By Bernard Zuel
Some things are meant to loosen their grip. But they don’t.
I was at this concert, in the concert hall of the Sydney Opera House, and there was in theory nothing to surprise me, including the length which was heading towards Springsteen-ish three-hour territory.
After all, it was certainly not the first time I’d seen Glen Hansard. Recorded several years ago now (October 2016, and shown on the Opera House site during the first Covid shutdown in 2020), this night had been preceded by nights seeing him out front of The Frames nearly 20 years earlier, as well as shows as a duo (with Marketa Iglova, his co-star in the movie/musical Once), solo and with a backing band.
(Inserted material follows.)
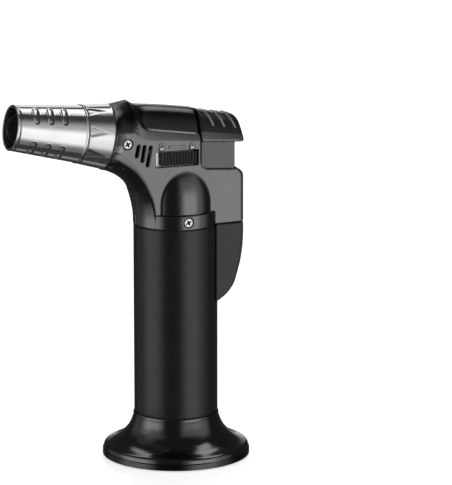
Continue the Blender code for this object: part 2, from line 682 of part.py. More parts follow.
def make_piezo():
    body = [(0.0, 104.6), (PIEZO_RADIUS, 104.6), (PIEZO_RADIUS, 117.6), (2.7, 117.6), (2.7, 106.4),
            (0.0, 106.4)]
    turned("piezo_body", body, inner_plastic(), sides=16, shift=(PIEZO_X, 0, 0))
    plunger = [(0.0, 114.2), (2.4, 114.2), (2.4, 125.7), (0.0, 125.7)]
    turned("piezo_plunger", plunger, ceramic(), sides=16, shift=(PIEZO_X, 0, 0))
    coil("button_spring", (PIEZO_X, 0), 3.0, 0.25, 118.2, 125.4, 4, steel())


# ---------------------------------------------------------------- lock

def make_lock():
    axis = anchor("lock_axis", SLIDER_FRONT, -PANEL_Y, WINDOW_LOW)
    plate = [(SLIDER_FRONT, WINDOW_LOW + 0.4), (SLIDER_REAR, WINDOW_LOW + 0.4),
             (SLIDER_REAR, WINDOW_HIGH - 0.4), (SLIDER_FRONT, WINDOW_HIGH - 0.4)]
    slider = prism("lock_slider", plate, -12.3, -10.4, black_gloss())
    pitch = 1.4
    for index in range(7):
        x = SLIDER_REAR - 1.3 - pitch * index
        cut(slider, block(f"slider_groove_{index}", (x - 0.25, -13, 128), (x + 0.25, -11.8, 136)))
    carriage = block("lock_carriage", (-16.0, -9.9, 127.6), (4.9, -8.5, 136.2), inner_plastic())
    for made in (slider, carriage):
        made.parent = axis
        made.matrix_parent_inverse = Matrix.Translation(-Vector(axis.location))
    leaf = [(-12.0, 126.2), (-6.5, 127.0), (-5.5, 127.3), (-4.5, 127.0), (1.0, 126.2),
            (1.0, 125.7), (-4.7, 126.5), (-5.5, 126.7), (-6.3, 126.5), (-12.0, 125.7)]
    prism("lock_detent_spring", leaf, -9.9, -8.5, steel())


# ---------------------------------------------------------------- nozzle

def make_nozzle():
    """Chrome flame tube with its bead and collar, and the burner inside it."""
    mouth = anchor("nozzle_axis", *along_point(0.0), 90 + NOZZLE_TILT)
    step = 29.0
    shell = [(MOUTH_RADIUS - 1.0, 0.0), (MOUTH_RADIUS - 0.2, 0.0), (MOUTH_RADIUS + 0.1, 0.4),
             (MOUTH_RADIUS + 0.1, 1.1), (barrel_radius(1.5) - 0.25, 1.5), (barrel_radius(step), step),
             (10.9, step + 0.01), (10.9, 45.4), (10.1, 45.4), (10.1, step - 2.0),
             (MOUTH_RADIUS - 1.0, 1.5)]
    turned("flame_tube", shell, chrome(), mouth, sides=32)
    bead = [(11.3, BEAD_STATION - 0.8), (12.2, BEAD_STATION - 0.8), (BEAD_RADIUS, BEAD_STATION - 0.3),
            (BEAD_RADIUS, BEAD_STATION + 0.3), (12.2, BEAD_STATION + 0.8), (11.3, BEAD_STATION + 0.8)]
    turned("nozzle_bead_ring", bead, chrome(), mouth, sides=32)
    flare = [(11.3, BEAD_STATION + 1.1), (12.5, BEAD_STATION + 1.1), (12.6, BEAD_STATION + 1.5),
             (COLLAR_END_RADIUS - 0.1, COLLAR_END - 0.5), (COLLAR_END_RADIUS, COLLAR_END),
             (11.3, COLLAR_END)]
    turned("nozzle_collar", flare, chrome(), mouth, sides=32)
    make_burner(mouth)


def make_burner(mouth):
    tube("burner_tube", BURNER_RADIUS, 6.5, BURNER_FRONT, BURNER_REAR, steel(), mouth, sides=20)
    holder = turned("flame_holder", [(0.0, 15.0), (6.2, 15.0), (6.2, 17.0), (0.0, 17.0)],
                    brass(), mouth, sides=20)
    for index in range(6):
        angle = math.tau * index / 6
        x, y = -ELECTRODE_OFFSET * math.cos(angle), ELECTRODE_OFFSET * math.sin(angle)
        cut(holder, rod(f"holder_hole_{index}", (x, y, 14), (x, y, 18), 1.1, parent=mouth, sides=10))
    cut(holder, rod("holder_hole_middle", (0, 0, 14), (0, 0, 18), 1.6, parent=mouth, sides=12))
    plug = turned("burner_plug", [(0.0, 44.0), (6.2, 44.0), (6.2, 49.0), (0.0, 49.0)],
                  steel(), mouth, sides=20)
    lift = -ELECTRODE_OFFSET
    cut(plug, rod("plug_middle_hole", (0, 0, 43), (0, 0, 50), 2.4, parent=mouth),
        rod("plug_side_hole", (lift, 0, 43), (lift, 0, 50), 1.5, parent=mouth, sides=12))
    ring = tube("nozzle_mount_ring", 10.9, BURNER_RADIUS + GAP, 45.8, 51.6, steel(), mouth, sides=20)
    for side in (-1, 1):
        cut(ring, rod(f"ring_screw_hole_{side}", (-FRONT_SCREW_OFFSET, side * 5, FRONT_SCREW_STATION),
                      (-FRONT_SCREW_OFFSET, side * 12, FRONT_SCREW_STATION), SCREW_HOLE_RADIUS,
                      parent=mouth, sides=12))
    tube("mixing_tube", 2.1, 1.3, 26.0, 57.0, brass(), mouth, sides=16)
    jet = [(0.3, 57.3), (1.6, 57.3), (3.2, 58.4), (3.2, 62.4), (1.2, 62.8), (1.0, 66.2),
           (0.5, 66.2), (0.5, 58.6), (0.3, 58.4)]
    turned("gas_jet", jet, brass(), mouth, sides=16)
    tube("electrode_insulator", 1.15, 0.65, 22.0, 51.0, ceramic(), mouth, sides=12, shift=(lift, 0, 0))
    rod("electrode", (lift, 0, 11.0), (lift, 0, 52.4), 0.35, steel(), mouth, sides=8)


def make_ignition_lead():
    """From the piezo's foot, past the valve on the +Y side, to the electrode."""
    route = [(14.2, 2.6, 109.0), (11.0, 5.4, 109.4), (6.0, 7.4, 110.8), (3.6, 8.0, 114.0),
             (0.4, 8.0, 118.6), (-3.8, 7.8, 123.4), (-8.6, 7.6, 129.4), (-13.2, 6.6, 135.2),
             (-16.4, 5.8, 139.4), (-18.6, 3.2, 142.2), along_point(53.0, offset=ELECTRODE_OFFSET)]
    wire("ignition_lead", smooth_route(route, 3), 0.6, rubber(), resolution=0)


def main():
    clear_scene()
    anchor("tank_axis", FOOT_X, 0.0, 0.0)
    make_foot()
    make_foot_plate()
    make_flame_dial()
    make_tank()
    make_tank_cap()
    make_filler_valve()
    make_gas_valve()
    make_lever()
    make_gas_hose()
    make_housing()
    make_housing_screws()
    make_rear_cover()
    make_button()
    make_piezo()
    make_lock()
    make_nozzle()
    make_ignition_lead()


main()
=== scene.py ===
"""Butane torch for a jeweller's bench: the looks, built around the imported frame.

Shapes are drawn in millimetres about the tank's axis (X towards the rear, Y across,
Z up from the surface that the torch stands on) and moved to the row frame by place().
"""

import math

import bmesh
import bpy
import numpy as np
from mathutils import Matrix, Vector


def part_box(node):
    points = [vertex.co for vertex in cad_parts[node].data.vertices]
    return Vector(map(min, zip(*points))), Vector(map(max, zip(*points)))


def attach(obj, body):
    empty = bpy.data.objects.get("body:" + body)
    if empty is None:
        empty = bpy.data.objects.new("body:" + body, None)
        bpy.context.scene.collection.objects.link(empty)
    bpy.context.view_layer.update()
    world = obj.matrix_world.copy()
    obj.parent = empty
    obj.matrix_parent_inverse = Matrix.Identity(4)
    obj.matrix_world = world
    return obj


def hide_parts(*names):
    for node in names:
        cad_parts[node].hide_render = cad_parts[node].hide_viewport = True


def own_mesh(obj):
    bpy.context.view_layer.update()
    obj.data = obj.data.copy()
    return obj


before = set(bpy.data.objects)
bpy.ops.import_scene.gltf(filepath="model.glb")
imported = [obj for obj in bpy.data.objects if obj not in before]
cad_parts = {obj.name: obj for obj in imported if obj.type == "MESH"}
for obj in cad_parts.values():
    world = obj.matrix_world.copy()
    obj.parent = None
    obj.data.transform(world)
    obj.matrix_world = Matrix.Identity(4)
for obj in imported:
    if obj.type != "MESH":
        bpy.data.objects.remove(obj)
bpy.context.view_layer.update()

MM = 0.001
GAP = 0.3  # between parts that face each other
TANK_LOW, TANK_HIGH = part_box("tank_sleeve")
AXIS_X = (TANK_LOW.x + TANK_HIGH.x) / 2 / MM

# Head: flat side panel, the crease above it, and the narrow ledge under the roof
PANEL_Y, CREASE_Y, LEDGE_Y = 12.0, 10.6, 9.5
COLLAR_RADIUS, COLLAR_BOTTOM, COLLAR_TOP = 18.1, 101.9, 108.1
BLOCK_BOTTOM = 102.4
DOME_RADIUS, DOME_SHOULDER, DOME_TOP = 16.4, 112.0, 126.0
CAVITY_Y = 10.2
WELL_FRONT, WELL_REAR, WELL_Y = 7.2, 23.7, 10.7
WELL_BOTTOM, WELL_EDGE = 112.2, 126.6

# Nozzle: stations are distances behind the mouth along the nozzle's axis
MOUTH_X, MOUTH_Z, NOZZLE_TILT = -74.0, 148.24, math.radians(9.0)
MOUTH_RADIUS, BARREL_TAPER = 9.62, 0.0887
BEAD_STATION, BEAD_RADIUS = 30.2, 12.75
COLLAR_END, COLLAR_END_RADIUS = 42.2, 14.0
HEAD_FACE, HEAD_FACE_RADIUS = 42.5, 14.0
HEAD_RIM, HEAD_RIM_RADIUS = 49.5, 16.4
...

Each had their appeal, not least the sweat and joy of those Frames shows where collective action and collective reaction bound us in the fervour of his storytelling songs. But it was also found in the intimacy of those duo shows where the lightness of the touch belied the heaviness of the emotion in songs from the movie that reflected their own (by then already over) relationship.
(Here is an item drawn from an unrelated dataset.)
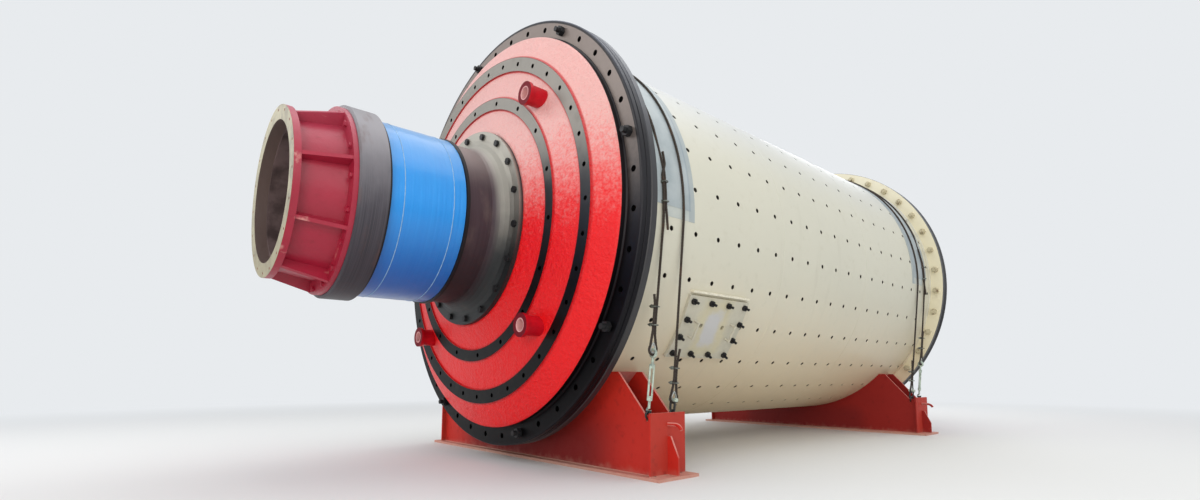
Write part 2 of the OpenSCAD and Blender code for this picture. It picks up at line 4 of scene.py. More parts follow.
import bpy
from mathutils import Matrix, Vector


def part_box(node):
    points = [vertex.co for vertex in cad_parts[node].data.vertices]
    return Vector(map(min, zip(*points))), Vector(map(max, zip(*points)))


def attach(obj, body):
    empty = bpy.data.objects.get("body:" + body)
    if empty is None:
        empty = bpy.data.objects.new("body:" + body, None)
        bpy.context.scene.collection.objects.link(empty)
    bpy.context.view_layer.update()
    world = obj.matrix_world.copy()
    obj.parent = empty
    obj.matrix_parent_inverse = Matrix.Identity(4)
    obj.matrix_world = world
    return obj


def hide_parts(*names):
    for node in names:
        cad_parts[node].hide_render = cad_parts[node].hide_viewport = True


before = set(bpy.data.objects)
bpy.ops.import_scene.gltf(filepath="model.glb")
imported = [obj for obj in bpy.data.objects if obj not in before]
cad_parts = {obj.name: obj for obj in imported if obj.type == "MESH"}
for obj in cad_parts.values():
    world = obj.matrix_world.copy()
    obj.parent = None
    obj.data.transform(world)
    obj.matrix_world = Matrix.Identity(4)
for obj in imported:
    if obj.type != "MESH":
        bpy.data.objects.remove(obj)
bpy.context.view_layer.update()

# sizes read from the frame, in metres
seam_low, seam_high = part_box("shell_course_middle")
shell_radius = (seam_high.z - seam_low.z) / 2
axis_z = (seam_high.z + seam_low.z) / 2
seam_x = seam_high.x
flange_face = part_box("shell_flange_right")[1].x
flange_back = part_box("shell_flange_right")[0].x
flange_radius = (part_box("shell_flange_right")[1].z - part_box("shell_flange_right")[0].z) / 2
trunnion_low, trunnion_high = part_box("trunnion_right")
film_low, film_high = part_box("journal_wrap_right")
film_radius = (film_high.z - film_low.z) / 2
sleeve_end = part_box("sleeve_right")[1].x
cradle_low, cradle_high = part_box("cradle_right_side_plates")
cradle_middle = (cradle_low.x + cradle_high.x) / 2
horn_z = cradle_high.z
end_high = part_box("cradle_right_end_plates")[1]
pad_low, pad_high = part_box("pad_right")
door_low, door_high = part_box("manhole_door")

# sizes inside the pieces, as in the part, in metres
large_band = (1.252, 1.356)
small_band = (0.945, 1.033)
cast_radius = 1.540
lug_circle = 1.1425
lug_bore = 0.042
trunnion_face = trunnion_low.x + 0.034
lip_start = trunnion_low.x + 0.324
end_ring_start = trunnion_high.x - 0.176
sleeve_mouth = 0.450
sleeve_front = 0.542
cradle_plate = 0.016
plate_x = (cradle_high.x - cradle_low.x - cradle_plate) / 2
shelf_length = 0.070
shelf_top = end_high.z - 0.018
pad_thickness = 0.004


# camera
def make_camera():
    """A wide lens near the left head, low over the floor, with the whole drum in a frame of 1200 by 500."""
    place = Vector((-4.923, -4.112, 0.645))
    forward = Vector((0.6789, 0.7262, 0.1078)).normalized()
    data = bpy.data.cameras.new("camera")
    data.sensor_width = 36.0
    data.lens = 17.4
    data.shift_x = -0.0255
    data.shift_y = 0.0538
    data.clip_end = 200.0
    camera = bpy.data.objects.new("camera", data)
    bpy.context.scene.collection.objects.link(camera)
    camera.location = place
    camera.rotation_mode = "QUATERNION"
    camera.rotation_quaternion = forward.to_track_quat("-Z", "Y")
    bpy.context.scene.camera = camera


# shader tools
def srgb(red, green, blue):
    """A colour given as it shows on a screen, 0 to 255, turned to scene light."""
    def light(level):
        level = level / 255
        return level / 12.92 if level <= 0.04045 else ((level + 0.055) / 1.055) ** 2.4
    return (light(red), light(green), light(blue), 1.0)


class Level:
    """A number that changes over a surface. Its operators add Math nodes."""

    def __init__(self, finish, socket):
        self.finish = finish
        self.socket = socket

    def __add__(self, other):
        return self.finish.math("ADD", self, other)

    __radd__ = __add__

    def __mul__(self, other):
        return self.finish.math("MULTIPLY", self, other)

    __rmul__ = __mul__

    def __sub__(self, other):
        return self.finish.math("SUBTRACT", self, other)

    def __rsub__(self, other):
        return self.finish.math("SUBTRACT", other, self)

    def __pow__(self, other):
        return self.finish.math("POWER", self, other)

    def __abs__(self):
        return self.finish.math("ABSOLUTE", self)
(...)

Nonetheless, surprise there was because what this Opera House show offered was the physical punch of a full band, with brass and strings, led by a rousing collectivist singer, matched with the close-quarters personal effect of a solo show – an effect that was not just because there were some songs in a minimalist setup (with little more than piano or, in one memorable, glorious, transcendent part, with just a bass accompaniment to his acoustic guitar) but because Hansard centered everything in a one-on-one atmosphere of joy and wonder.
Not for nothing did George Palathingal give this four-and-a-half stars in his Sydney Morning Herald review.
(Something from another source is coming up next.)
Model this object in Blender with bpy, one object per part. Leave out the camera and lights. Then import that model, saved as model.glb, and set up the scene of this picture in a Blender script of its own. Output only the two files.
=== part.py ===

And now? And now it holds up. More than holds up. Put it this way, there are many times listening to the recording now that I still feel shivers, and not just from memory.
In When Your Mind’s Made Up, which begins small, eases into a light jazz groove over which guitar sparkles, and then increases its tempo, temperature and force until it twice peaks, Hansard and band push through everything. In Falling Slowly (the breakout song from Once), the strings, acoustic and piano provide the featherbed for the two voices to fall back onto, almost spent. And then, in Van Morrison’s Astral Weeks, with only Joe Doyle’s marvellous bass joining him, there is fluidity, sensuality, hurt and a remarkable, crowd-enhanced, raw explosion of a climax.
There’s more – a lot more given this is a double album, which still doesn’t include everything from the show – like the melancholic optimism of McCormick’s Wall’s Irish folk, the interlude of yarn spinning and gentle enhancement that was the feature spot for pianist Peadar O’Riada in Aisling Gheal, and the support and comfort of the opening Winning Streak, whose message of hope feels ever more relevant.
(Interestingly, that wasn’t the opening song on the night – Just To Be The One, also from the Didn’t He Ramble album, was the first song played. But in our Covid-afflicted time, Winning Streak feels perfect and justifies the setlist fudge.)
When the show and album end with Her Mercy, it is a chance to capture all the elements of the night: quiet, intimacy, trust, escalating energy, joyous communal atmosphere, raucous drive, folk soul and sunshine.
Two thirds of the way through Her Mercy, Hansard says “this concert’s going straight to the pool room”. He may have been caught up in the moment, but he wasn’t wrong on the night, and he’s not wrong now.